Ms Begum, now 23, was raised in east London by parents of Bangladeshi origin and attended Bethnal Green Academy but, as a 15-year-old schoolgirl, fled for Syria via Turkey in February 2015 alongside two friends – Kadiza Sultana and Amira Abase – in order to join the Isis terrorist faction then engaged in regular attacks on European capitals and seizing territory in the Middle East.
British counter-terrorism police launched an international manhunt to find the trio but to no avail.
Ms Begum lived with the Islamist extremists for more than three years, marrying Dutch convert Yago Riedijk 10 days after arriving in Syria, a convicted terrorist with whom she had at least three children, two of whom died in infancy of malnutrition.
Riedijk, now held in a Syrian detention centre but originally from Arnhem, has since described their “beautiful” life together and happy times baking cakes, even telling filmmaker Alan Duncan of his hope that they might “start a family again” in the Netherlands.
Driven from Raqqa in October 2017 when US-backed fighters regained control of the city, Ms Begum was subsequently found on 13 February 2019 by Anthony Lloyd, war correspondent to The Times.
She was nine months pregnant with a baby boy at the time and living at the al-Hawl refugee camp in northern Syria, at which point her UK passport was withdrawn by then-home secretary Sajid Javid on the basis that she continued to pose a threat to Britain and was in a position to seek alternative citizenship in Bangladesh because of her parents’ heritage.
“My number one job is to do whatever I can to keep this country safe,” Mr Javid said, explaining his decision.
UK law allows the government to remove citizenship if they can show the person concerned behaved “in a manner which is seriously prejudicial to the vital interests of the UK” and when there is “reasonable grounds for believing that the person is able, under the law of a country or territory outside the UK, to become a national of such a country or territory.”
Ms Begum denied any involvement in the Islamist group’s terror campaign and has attempted to challenge the Home Office’s decision since April 2019 on the basis that it risks leaving her “stateless” and potentially exposed to the risk of death or inhuman and degrading treatment.
On 16 July 2020, the UK Court of Appeal ruled that “the only way in which she can have a fair and effective appeal is to be permitted to come into the United Kingdom to pursue her appeal”.
On reaching that decision, Lord Flaux said: “Fairness and justice must, on the facts of this case, outweigh the national security concerns, so that the leave to enter appeals should be allowed.”

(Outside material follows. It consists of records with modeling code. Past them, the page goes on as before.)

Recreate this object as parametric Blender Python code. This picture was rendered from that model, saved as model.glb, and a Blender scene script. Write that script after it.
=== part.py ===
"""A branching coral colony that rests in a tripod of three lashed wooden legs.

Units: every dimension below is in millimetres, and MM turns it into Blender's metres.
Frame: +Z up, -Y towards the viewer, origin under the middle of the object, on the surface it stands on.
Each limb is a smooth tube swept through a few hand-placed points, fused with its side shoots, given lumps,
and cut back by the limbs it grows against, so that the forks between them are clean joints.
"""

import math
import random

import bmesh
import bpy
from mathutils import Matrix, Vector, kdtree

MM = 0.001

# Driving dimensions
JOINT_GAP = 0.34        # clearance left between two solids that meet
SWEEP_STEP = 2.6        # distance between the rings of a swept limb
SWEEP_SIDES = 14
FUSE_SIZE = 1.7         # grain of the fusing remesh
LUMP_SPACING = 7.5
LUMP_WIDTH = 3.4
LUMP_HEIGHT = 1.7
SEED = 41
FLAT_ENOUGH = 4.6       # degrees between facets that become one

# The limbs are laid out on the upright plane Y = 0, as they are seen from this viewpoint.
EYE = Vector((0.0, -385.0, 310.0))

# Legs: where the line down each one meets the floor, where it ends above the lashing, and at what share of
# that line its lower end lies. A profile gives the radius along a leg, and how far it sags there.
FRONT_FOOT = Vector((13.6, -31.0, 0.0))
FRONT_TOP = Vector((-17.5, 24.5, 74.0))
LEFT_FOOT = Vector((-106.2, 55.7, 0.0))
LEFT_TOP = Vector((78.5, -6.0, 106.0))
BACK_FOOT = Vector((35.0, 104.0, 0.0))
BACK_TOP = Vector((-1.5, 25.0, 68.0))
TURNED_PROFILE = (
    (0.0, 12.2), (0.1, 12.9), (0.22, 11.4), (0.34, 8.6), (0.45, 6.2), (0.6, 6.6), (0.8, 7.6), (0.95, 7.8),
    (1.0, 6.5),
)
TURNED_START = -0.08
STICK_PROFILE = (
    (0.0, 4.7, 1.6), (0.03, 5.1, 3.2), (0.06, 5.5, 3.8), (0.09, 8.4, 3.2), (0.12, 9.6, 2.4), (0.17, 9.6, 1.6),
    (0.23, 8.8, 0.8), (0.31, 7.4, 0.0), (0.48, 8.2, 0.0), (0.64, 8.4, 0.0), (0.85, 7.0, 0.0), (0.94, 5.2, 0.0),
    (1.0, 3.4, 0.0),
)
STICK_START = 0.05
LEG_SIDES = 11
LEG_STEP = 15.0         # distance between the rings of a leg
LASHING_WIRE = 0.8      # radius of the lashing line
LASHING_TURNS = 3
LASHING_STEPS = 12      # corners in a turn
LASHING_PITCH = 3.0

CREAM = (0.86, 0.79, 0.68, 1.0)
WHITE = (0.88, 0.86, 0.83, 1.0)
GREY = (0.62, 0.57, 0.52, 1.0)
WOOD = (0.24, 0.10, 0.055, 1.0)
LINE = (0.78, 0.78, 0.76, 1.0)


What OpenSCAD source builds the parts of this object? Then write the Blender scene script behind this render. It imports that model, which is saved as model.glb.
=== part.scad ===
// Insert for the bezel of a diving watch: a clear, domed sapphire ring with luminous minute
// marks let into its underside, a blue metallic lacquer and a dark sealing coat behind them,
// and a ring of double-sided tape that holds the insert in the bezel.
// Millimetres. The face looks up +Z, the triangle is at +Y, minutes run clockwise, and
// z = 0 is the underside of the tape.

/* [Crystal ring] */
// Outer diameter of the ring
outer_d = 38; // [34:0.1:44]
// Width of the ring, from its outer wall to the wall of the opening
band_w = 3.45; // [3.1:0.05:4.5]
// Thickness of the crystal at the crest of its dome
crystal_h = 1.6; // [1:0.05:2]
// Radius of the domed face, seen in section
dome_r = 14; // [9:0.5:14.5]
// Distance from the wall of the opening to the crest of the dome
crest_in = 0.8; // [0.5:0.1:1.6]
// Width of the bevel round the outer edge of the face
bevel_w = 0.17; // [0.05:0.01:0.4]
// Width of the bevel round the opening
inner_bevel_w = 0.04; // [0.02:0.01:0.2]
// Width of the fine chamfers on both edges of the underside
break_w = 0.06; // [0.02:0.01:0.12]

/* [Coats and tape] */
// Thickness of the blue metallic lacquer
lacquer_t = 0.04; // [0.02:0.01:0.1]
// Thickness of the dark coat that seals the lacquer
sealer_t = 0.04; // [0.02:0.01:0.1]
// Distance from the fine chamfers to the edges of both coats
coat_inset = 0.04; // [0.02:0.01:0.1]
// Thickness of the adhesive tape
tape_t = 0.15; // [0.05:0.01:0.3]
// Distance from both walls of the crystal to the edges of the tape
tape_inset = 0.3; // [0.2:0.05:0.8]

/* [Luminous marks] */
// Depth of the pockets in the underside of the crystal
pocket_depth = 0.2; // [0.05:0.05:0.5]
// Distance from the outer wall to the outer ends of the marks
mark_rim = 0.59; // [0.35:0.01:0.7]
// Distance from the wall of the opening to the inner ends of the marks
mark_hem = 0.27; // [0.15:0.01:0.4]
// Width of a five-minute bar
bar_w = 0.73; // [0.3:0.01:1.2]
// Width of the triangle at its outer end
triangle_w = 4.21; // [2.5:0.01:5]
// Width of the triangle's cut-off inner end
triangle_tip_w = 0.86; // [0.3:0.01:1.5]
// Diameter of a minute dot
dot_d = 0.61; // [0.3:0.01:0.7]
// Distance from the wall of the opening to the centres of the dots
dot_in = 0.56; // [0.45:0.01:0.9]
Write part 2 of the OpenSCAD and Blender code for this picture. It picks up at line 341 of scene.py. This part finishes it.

Ms Begum and the Home Office were then invited to present their arguments to the Supreme Court, the UK’s highest legal authority, while the applicant was then living at another camp, al-Roj, in northeastern Syria in conditions her lawyers’ described as “dire”.
Ms Begum said she was “very happy” but “very nervous” about the prospect of returning to Britain, expressing concern “about what will happen to her and how people will look at her there”.
That prospect failed to come to pass, however, as the Supreme Court’s panel of five justices, led by Lord Reed, ruled on 26 February 2021 that she would not be allowed leave to enter the UK to pursue her appeal after all.
During an interview on ITV’s Good Morning Britain on 15 September 2021, Ms Begum appealed for forgiveness from the British people and said she wanted to be brought back to the UK to face charges, adding in a direct appeal to then-prime minister Boris Johnson that she could be “an asset” in the fight against terror.
She insisted she had been “groomed” as a “dumb kid” and radicalised by propaganda videos seen online.
Walking back remarks previously made to a BBC journalist about the Manchester Arena bombing of 2017 when she said that Isis considered the killings “justified” in light of the airstrikes being carried out against them, she said: “I do not believe that one evil justifies another evil. I don’t think that women and children should be killed for other people’s motives and for other people’s agendas.”
Tasnime Akunjee, a lawyer for the Begum family, said in a statement ahead of Monday’s hearing: “Shamima Begum will have a hearing in the SIAC court, where one of the main arguments will be that when former home secretary Sajid Javid stripped Shamima Begum of her citizenship leaving her in Syria, he did not consider that she was a victim of trafficking.
“The UK has international obligations as to how we view a trafficked person and what culpability we prescribed to them for their actions.”
That argument relates to the role played in her decision to flee by Mohammed al-Rasheed, an Isis fixer who is alleged by the BBC and The Times to have been a double agent also working for the Canadian government and who is thought to have met the girls in Turkey before taking them on to Syria in 2015.
As for what happened to Ms Begum’s companions, Ms Sultana was reportedly killed in a Russian air raid while Ms Abase is still missing, although it has been claimed that she is still in Syria.